Dataset extract:
-- begin --
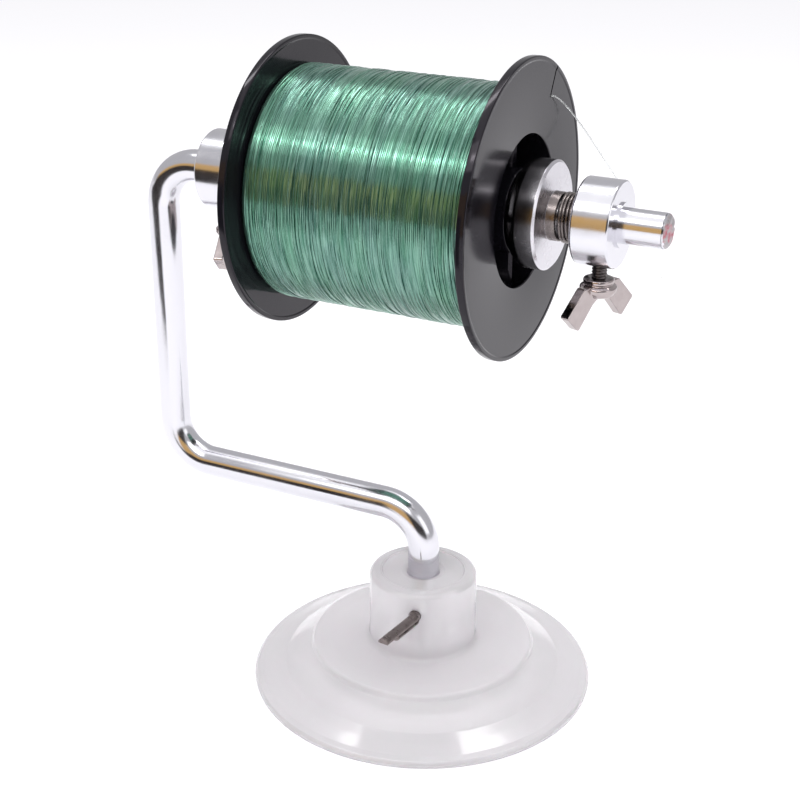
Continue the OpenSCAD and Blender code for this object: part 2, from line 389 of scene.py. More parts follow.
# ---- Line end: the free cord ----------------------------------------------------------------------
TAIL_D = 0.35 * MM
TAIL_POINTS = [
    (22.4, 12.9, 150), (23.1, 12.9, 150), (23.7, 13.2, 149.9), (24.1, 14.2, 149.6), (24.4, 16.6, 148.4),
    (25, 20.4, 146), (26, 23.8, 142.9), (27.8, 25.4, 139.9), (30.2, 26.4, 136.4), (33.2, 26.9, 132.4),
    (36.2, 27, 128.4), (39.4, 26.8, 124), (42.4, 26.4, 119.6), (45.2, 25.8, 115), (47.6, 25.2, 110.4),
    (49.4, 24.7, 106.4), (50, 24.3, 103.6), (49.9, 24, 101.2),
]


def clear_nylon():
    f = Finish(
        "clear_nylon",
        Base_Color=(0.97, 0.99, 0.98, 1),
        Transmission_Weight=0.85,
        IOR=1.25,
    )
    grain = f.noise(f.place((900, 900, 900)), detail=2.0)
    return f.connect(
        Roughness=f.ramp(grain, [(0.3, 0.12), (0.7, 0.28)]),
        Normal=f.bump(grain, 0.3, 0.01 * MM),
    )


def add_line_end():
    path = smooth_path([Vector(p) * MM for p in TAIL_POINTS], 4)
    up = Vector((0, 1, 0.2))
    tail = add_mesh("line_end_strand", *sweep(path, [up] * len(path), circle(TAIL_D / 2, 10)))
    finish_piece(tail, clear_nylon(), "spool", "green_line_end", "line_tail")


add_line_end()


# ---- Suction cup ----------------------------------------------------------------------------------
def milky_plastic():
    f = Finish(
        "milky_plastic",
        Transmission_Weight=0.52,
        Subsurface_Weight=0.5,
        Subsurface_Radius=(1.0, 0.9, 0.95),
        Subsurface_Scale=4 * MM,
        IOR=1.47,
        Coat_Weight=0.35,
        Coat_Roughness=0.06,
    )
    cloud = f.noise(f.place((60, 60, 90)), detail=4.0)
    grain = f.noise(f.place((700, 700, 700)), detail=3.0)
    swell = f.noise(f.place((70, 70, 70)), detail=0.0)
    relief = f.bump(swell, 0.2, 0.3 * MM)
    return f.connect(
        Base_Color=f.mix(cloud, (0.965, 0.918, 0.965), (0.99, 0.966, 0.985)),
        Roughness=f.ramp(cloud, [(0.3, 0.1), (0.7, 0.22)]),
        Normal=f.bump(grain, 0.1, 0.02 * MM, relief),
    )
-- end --
Work required: All of the lines above must be returned exactly.

The output:
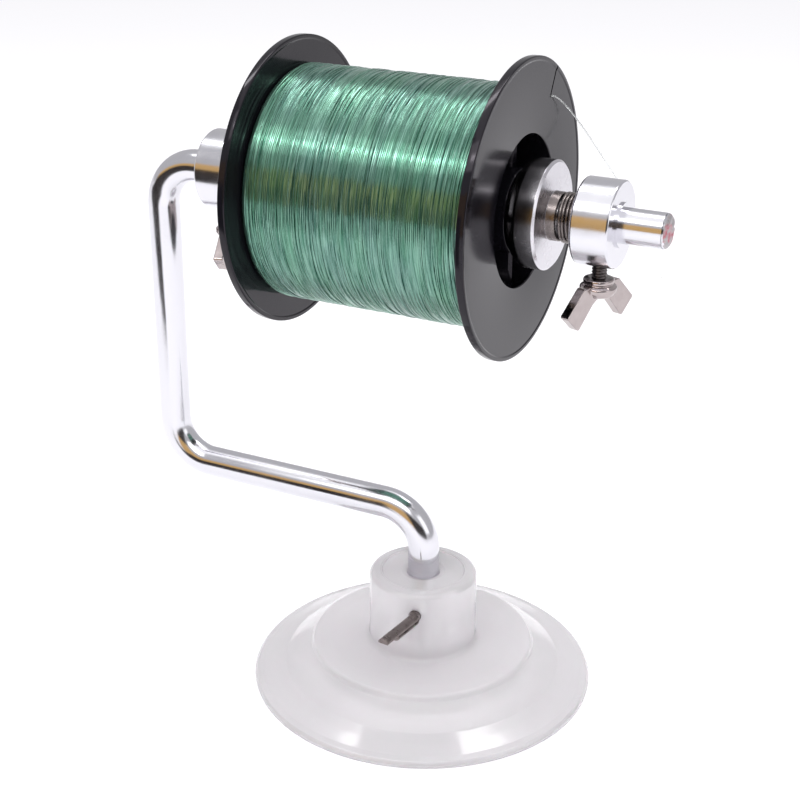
Continue the OpenSCAD and Blender code for this object: part 2, from line 389 of scene.py. More parts follow.
# ---- Line end: the free cord ----------------------------------------------------------------------
TAIL_D = 0.35 * MM
TAIL_POINTS = [
    (22.4, 12.9, 150), (23.1, 12.9, 150), (23.7, 13.2, 149.9), (24.1, 14.2, 149.6), (24.4, 16.6, 148.4),
    (25, 20.4, 146), (26, 23.8, 142.9), (27.8, 25.4, 139.9), (30.2, 26.4, 136.4), (33.2, 26.9, 132.4),
    (36.2, 27, 128.4), (39.4, 26.8, 124), (42.4, 26.4, 119.6), (45.2, 25.8, 115), (47.6, 25.2, 110.4),
    (49.4, 24.7, 106.4), (50, 24.3, 103.6), (49.9, 24, 101.2),
]


def clear_nylon():
    f = Finish(
        "clear_nylon",
        Base_Color=(0.97, 0.99, 0.98, 1),
        Transmission_Weight=0.85,
        IOR=1.25,
    )
    grain = f.noise(f.place((900, 900, 900)), detail=2.0)
    return f.connect(
        Roughness=f.ramp(grain, [(0.3, 0.12), (0.7, 0.28)]),
        Normal=f.bump(grain, 0.3, 0.01 * MM),
    )


def add_line_end():
    path = smooth_path([Vector(p) * MM for p in TAIL_POINTS], 4)
    up = Vector((0, 1, 0.2))
    tail = add_mesh("line_end_strand", *sweep(path, [up] * len(path), circle(TAIL_D / 2, 10)))
    finish_piece(tail, clear_nylon(), "spool", "green_line_end", "line_tail")


add_line_end()


# ---- Suction cup ----------------------------------------------------------------------------------
def milky_plastic():
    f = Finish(
        "milky_plastic",
        Transmission_Weight=0.52,
        Subsurface_Weight=0.5,
        Subsurface_Radius=(1.0, 0.9, 0.95),
        Subsurface_Scale=4 * MM,
        IOR=1.47,
        Coat_Weight=0.35,
        Coat_Roughness=0.06,
    )
    cloud = f.noise(f.place((60, 60, 90)), detail=4.0)
    grain = f.noise(f.place((700, 700, 700)), detail=3.0)
    swell = f.noise(f.place((70, 70, 70)), detail=0.0)
    relief = f.bump(swell, 0.2, 0.3 * MM)
    return f.connect(
        Base_Color=f.mix(cloud, (0.965, 0.918, 0.965), (0.99, 0.966, 0.985)),
        Roughness=f.ramp(cloud, [(0.3, 0.1), (0.7, 0.22)]),
        Normal=f.bump(grain, 0.1, 0.02 * MM, relief),
    )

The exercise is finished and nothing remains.